Output exactly the span of lines that begins at the line containing "The three.js and" and ends at the line containing "export default garlicPress;", both lines included.

Object modeling scripts:
## BEGIN

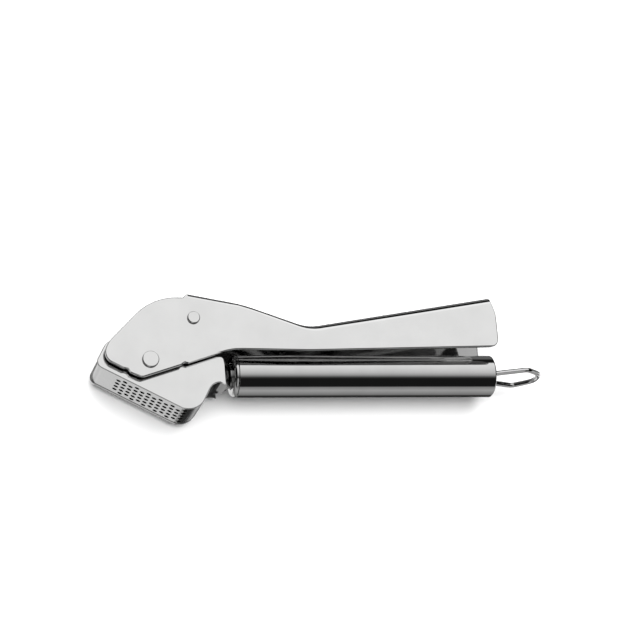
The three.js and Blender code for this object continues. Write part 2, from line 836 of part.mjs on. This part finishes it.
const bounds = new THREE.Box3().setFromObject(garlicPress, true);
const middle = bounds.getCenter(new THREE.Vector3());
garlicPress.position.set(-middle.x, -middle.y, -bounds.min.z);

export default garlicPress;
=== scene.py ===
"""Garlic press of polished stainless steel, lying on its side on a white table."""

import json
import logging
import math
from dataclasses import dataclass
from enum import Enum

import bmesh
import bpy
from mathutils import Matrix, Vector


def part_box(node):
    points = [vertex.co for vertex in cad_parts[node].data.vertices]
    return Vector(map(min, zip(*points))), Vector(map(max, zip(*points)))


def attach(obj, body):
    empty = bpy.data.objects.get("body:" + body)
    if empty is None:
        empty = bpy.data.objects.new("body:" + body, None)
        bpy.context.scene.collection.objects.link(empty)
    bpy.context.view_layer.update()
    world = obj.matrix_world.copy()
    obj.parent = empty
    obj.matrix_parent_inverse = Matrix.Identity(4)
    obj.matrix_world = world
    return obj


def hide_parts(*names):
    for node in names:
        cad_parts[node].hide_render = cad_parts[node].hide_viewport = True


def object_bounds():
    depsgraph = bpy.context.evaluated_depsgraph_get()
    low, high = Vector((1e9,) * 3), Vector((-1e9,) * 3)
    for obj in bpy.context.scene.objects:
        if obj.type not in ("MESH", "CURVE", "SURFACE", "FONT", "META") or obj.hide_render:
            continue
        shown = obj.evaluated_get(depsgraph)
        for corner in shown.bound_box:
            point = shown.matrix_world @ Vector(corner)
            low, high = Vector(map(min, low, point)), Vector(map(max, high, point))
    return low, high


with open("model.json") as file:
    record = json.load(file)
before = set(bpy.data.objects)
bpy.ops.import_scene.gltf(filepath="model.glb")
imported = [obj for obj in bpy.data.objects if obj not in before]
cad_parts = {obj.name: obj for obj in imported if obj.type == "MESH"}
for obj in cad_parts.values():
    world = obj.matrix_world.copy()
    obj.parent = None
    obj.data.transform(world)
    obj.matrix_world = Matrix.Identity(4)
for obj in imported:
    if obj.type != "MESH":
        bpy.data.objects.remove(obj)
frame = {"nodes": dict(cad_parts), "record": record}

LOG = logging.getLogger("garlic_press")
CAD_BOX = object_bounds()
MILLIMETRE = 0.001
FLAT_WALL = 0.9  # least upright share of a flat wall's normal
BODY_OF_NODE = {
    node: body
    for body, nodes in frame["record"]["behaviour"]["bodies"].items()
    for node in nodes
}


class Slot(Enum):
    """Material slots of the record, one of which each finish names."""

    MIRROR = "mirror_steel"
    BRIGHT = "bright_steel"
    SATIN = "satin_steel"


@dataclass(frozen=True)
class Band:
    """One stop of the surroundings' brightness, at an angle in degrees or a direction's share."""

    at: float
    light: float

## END
## BEGIN

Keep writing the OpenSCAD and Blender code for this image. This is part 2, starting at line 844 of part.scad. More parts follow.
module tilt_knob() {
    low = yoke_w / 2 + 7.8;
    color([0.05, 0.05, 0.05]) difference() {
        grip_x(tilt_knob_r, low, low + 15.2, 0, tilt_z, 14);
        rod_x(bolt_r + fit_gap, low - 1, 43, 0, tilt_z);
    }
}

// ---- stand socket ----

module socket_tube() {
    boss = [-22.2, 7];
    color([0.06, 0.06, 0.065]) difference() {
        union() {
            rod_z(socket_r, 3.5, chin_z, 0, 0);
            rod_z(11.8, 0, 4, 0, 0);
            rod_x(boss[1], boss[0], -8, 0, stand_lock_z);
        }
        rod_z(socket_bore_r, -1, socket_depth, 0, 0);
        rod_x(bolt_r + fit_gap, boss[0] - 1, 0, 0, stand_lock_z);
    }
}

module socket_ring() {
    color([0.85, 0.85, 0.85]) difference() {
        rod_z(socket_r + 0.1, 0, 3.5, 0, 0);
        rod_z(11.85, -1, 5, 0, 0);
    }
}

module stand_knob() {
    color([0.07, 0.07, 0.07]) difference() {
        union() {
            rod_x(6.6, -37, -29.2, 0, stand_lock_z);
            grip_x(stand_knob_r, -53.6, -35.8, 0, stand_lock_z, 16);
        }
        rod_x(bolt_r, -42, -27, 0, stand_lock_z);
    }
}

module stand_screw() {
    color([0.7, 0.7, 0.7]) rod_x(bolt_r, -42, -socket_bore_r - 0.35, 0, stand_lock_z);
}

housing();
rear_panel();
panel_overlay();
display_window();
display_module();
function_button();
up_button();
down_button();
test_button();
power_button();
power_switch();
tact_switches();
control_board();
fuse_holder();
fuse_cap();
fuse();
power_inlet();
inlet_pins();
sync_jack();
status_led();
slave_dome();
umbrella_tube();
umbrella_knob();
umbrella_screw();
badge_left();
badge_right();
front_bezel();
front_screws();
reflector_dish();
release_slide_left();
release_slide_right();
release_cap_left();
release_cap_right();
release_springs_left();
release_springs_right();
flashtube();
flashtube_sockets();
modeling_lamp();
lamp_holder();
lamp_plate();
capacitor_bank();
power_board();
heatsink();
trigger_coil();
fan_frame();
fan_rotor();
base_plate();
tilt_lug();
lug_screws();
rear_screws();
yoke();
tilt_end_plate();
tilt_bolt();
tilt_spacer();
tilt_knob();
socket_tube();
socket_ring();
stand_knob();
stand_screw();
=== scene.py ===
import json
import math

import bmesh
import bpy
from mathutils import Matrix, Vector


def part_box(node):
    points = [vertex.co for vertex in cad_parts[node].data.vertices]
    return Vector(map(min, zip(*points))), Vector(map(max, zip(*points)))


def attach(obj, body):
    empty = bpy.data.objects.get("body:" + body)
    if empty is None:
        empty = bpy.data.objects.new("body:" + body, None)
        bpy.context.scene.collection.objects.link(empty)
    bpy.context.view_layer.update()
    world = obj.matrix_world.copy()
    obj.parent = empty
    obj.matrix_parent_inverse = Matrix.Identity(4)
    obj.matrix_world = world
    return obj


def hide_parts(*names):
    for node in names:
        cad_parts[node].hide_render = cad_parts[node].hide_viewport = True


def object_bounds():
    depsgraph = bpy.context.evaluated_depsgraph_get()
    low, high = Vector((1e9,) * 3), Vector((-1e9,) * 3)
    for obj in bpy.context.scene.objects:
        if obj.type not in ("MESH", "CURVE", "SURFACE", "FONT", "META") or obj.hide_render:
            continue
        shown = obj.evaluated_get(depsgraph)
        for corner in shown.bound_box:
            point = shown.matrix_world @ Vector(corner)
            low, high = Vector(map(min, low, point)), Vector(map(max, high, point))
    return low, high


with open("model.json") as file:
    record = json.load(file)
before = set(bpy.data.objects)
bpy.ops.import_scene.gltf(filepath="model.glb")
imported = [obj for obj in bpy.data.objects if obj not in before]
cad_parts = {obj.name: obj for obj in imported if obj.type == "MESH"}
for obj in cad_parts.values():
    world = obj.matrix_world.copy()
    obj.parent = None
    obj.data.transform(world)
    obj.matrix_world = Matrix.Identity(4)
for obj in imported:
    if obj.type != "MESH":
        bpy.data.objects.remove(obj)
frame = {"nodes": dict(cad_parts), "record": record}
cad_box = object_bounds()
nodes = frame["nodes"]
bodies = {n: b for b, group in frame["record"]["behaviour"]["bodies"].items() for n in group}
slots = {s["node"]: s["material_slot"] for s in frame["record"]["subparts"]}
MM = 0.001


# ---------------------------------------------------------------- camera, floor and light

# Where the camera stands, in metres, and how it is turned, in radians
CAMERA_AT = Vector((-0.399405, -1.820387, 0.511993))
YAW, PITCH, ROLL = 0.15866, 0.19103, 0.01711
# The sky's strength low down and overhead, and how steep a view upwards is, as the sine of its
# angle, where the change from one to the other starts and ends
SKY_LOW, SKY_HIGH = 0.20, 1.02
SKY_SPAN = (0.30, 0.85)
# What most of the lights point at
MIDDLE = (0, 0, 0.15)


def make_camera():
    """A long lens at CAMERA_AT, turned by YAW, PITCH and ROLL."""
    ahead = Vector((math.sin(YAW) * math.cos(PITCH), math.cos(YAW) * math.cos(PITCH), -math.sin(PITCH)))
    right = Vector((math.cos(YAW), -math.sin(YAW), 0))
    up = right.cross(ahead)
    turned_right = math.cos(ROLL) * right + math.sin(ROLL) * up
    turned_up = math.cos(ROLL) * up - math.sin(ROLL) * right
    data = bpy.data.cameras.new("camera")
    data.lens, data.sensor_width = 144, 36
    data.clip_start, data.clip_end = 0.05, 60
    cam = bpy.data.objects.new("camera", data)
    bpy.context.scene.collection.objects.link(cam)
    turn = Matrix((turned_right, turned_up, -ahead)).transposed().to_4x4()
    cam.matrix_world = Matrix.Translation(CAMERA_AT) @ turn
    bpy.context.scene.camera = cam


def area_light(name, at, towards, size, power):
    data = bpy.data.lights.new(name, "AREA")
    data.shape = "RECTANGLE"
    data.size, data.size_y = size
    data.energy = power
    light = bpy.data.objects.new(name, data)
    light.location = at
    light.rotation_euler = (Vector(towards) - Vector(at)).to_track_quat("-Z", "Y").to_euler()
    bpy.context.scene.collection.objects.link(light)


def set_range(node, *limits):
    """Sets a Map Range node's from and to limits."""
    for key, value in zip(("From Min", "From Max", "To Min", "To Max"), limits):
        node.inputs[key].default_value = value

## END

CORRECT RESPONSE:
The three.js and Blender code for this object continues. Write part 2, from line 836 of part.mjs on. This part finishes it.
const bounds = new THREE.Box3().setFromObject(garlicPress, true);
const middle = bounds.getCenter(new THREE.Vector3());
garlicPress.position.set(-middle.x, -middle.y, -bounds.min.z);

export default garlicPress;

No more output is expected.